The killing brings Mike and Stan into contact with Osman Sukur, a powerful local criminal who had employed Schreurs. After questioning them about the murder, Osman begins using the group for violent jobs, including the killing of a man named Hassan. Mike, Stan, Yuri, and Sef become increasingly involved in Osman's criminal activities. Meanwhile, Anna moves in with Mike and becomes pregnant, but their relationship deteriorates as Mike becomes more involved in violence. After Anna talks about Schreurs's death and is questioned by police, Osman begins to doubt the group's loyalty. Anna later loses her pregnancy and returns to her parents. Mike convinces her to return, but his conflict with Osman grows after Osman accuses Stan of cooperating with police. Mike confronts Osman and later becomes a target of his organization. Stan and Anna then discuss leaving together, and Stan secretly gathers money to help her escape.

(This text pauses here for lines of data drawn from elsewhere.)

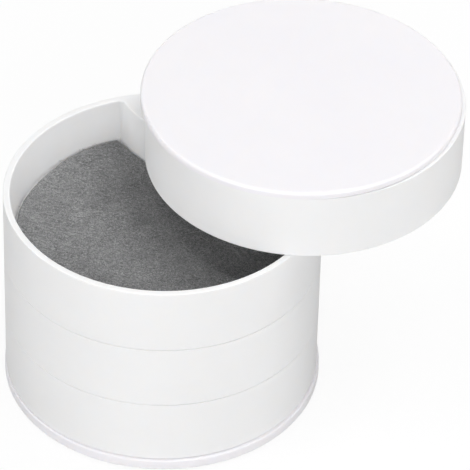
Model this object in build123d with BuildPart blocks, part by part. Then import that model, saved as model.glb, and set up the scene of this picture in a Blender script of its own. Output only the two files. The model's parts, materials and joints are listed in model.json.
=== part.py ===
from build123d import *

import os
from math import cos, radians, sin, tan

# Round jewelry box of four trays and a lid plate that swing about one upright bolt.
# The origin is the middle of the underside, +Z is up and the bolt stands towards +Y.
# The top tray and the lid plate are swung out, as on a box left open.

# Trays
TRAY_RADIUS = 51.0
TRAY_HEIGHT = 22.8
WALL = 2.2
DRAFT_ANGLE = 4.0
FLOOR_THICKNESS = 2.0
SKIRT_DEPTH = 4.2
EDGE_ROUND = 0.2
FOOT_CHAMFER = 0.15
RIM_ROUND = 0.5
CORNER_ROUND = 1.6
FLOOR_CHAMFER = 0.4

# Web of each tray, the closed part round the bolt with a bowed face towards the compartment
PIVOT_INSET = 11.0
WEB_ARC_PAST_BOLT = 20.6
WEB_ARC_RADIUS = 31.0
WEB_WALL = 1.8
DECK_THICKNESS = 2.0
SOCKET_RADIUS = 7.5
SOCKET_DEPTH = 3.5
SOCKET_WALL = 1.6
BOSS_RADIUS = 6.0

# Ribs on the underside of each tray
RIB_THICKNESS = 1.4
RIB_RECESS = 0.3
RIB_BITE = 0.4
RIB_COUNT = 8
HUB_RADIUS = 7.0
RIB_RING_RADIUS = 27.0

# Felt mats
MAT_THICKNESS = 2.0
MAT_MARGIN = 0.6
MAT_CORNER = 1.2
MAT_CHAMFER = 0.4

# Stack
LAYER_GAP = 0.15
THRUST_CLEARANCE = 0.05
RUNNING_CLEARANCE = 0.06
SOCKET_CLEARANCE = 0.2
LOWER_SWING_ANGLE = -0.6
TOP_SWING_ANGLE = 74.7
LID_SWING_ANGLE = 73.5

# Base plate, whose middle lies a little further from the bolt than a tray's, and the soft pad under it
BASE_OVERHANG = 0.6
BASE_THICKNESS = 3.8
BASE_SET_BACK = 0.4
BASE_TOP_ROUND = 0.5
BASE_FOOT_ROUND = 0.8
PAD_INSET = 5.6
PAD_THICKNESS = 1.0
PAD_PROUD = 0.4
PAD_CLEARANCE = 0.3
PAD_CHAMFER = 0.25
BASE_SEAT_DEPTH = 0.4

# Lid plate, whose middle lies a little nearer to the bolt than a tray's
LID_OVERHANG = 0.2
LID_THICKNESS = 2.3
LID_SET_IN = 1.2
LID_TOP_ROUND = 0.95
LID_FOOT_CHAMFER = 0.15
SPIGOT_LENGTH = 2.45
SPIGOT_CHAMFER = 0.3

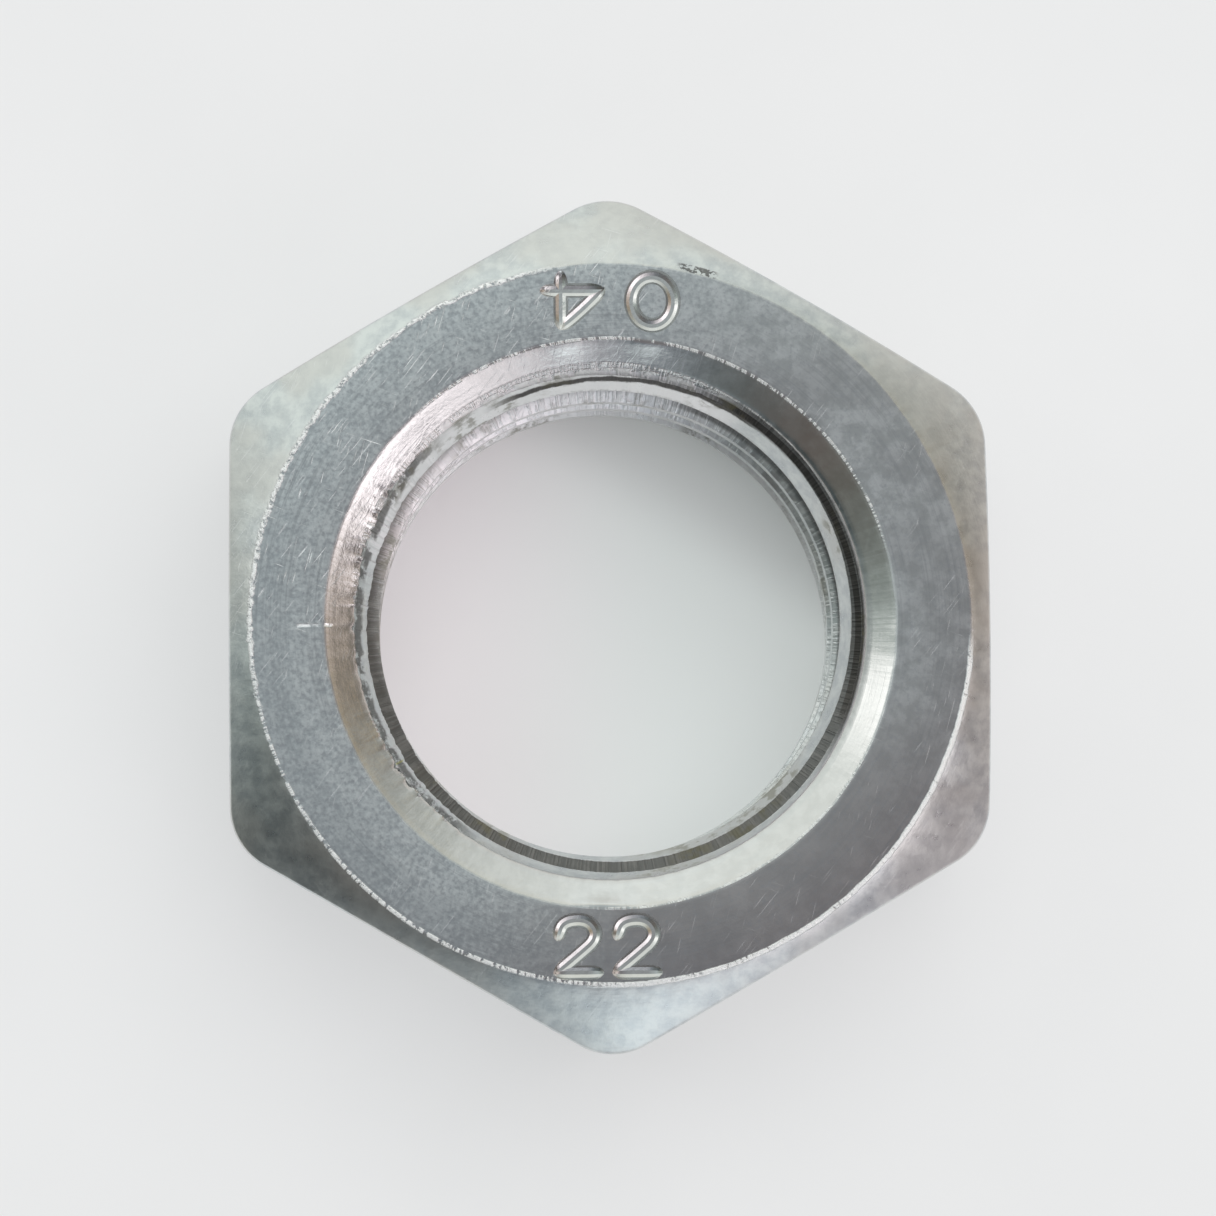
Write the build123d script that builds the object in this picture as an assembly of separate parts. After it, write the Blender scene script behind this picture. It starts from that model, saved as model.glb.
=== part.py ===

Mike eventually returns to Sef, who again claims that a large amount of money is hidden in the home of an elderly couple. Mike, Stan, and Sef rob the house, but the promised money cannot initially be found. During the robbery, Sef reveals that Stan has been saving money for Anna and tells Mike that Stan and Anna planned to leave together. Mike confronts Stan over the apparent betrayal and later confronts Anna as the group turns against one another. The violence ends with the group broken apart and Stan surviving the events. Looking back, Stan says that he has learned that the people he loves eventually disappear from his life and concludes that keeping others at a distance prevents them from hurting him again.

== Cast ==
- Tygo Gernandt as Maikel Verheije
- Angela Schijf as Anna Sprengers
- Egbert Jan Weeber as Stan Meijer
  - Diego Teixeira as Stan, 11 years old
- Huub Stapel as Herbert Meijer
- Johnny Lion as Johan Schreurs
- Pim Lambeau as Mrs. Van de Velde
- Frits Lambrechts as Mr. Van de Velde
- Mads Wittermans as Sef
- Selma Avkapan as granddaughter of Osman
- Tamar Avkapan as Nadir
- Marnie Blok as Arnie
- Mark Kleuskens as Cop

== Background ==

The movie is based on the real life of the “Gang from Venlo”, that left a trail of death and destruction in the North-Middle Limburg area from 1993 till 1994. The most notorious incident is known as the “Carnival Murders”. During the 'farmer's wedding', an event at the carnival of 1994, the old couple Sjeng and Ferda van Rijn were murdered in a robbery.

In the movie names were changed out of respect for the people involved. There are also differences in the run-up to the incidents in the film. The incidents themselves however occurred in real life.

Many of the members of the Gang from Venlo are still unknown. It is also unclear who committed which crime. In 1997 18 men were convicted and received varied sentences from 10 years to life in prison. Seven murders, committed in cold blood, could be proven in court. The exact number of murders committed by the Gang from Venlo is uncertain. It is certain that three bodies that were found belonged to victims of the Gang from Venlo. The other four bodies were never found, and thus there are still doubts as to whether these four other murders actually happened.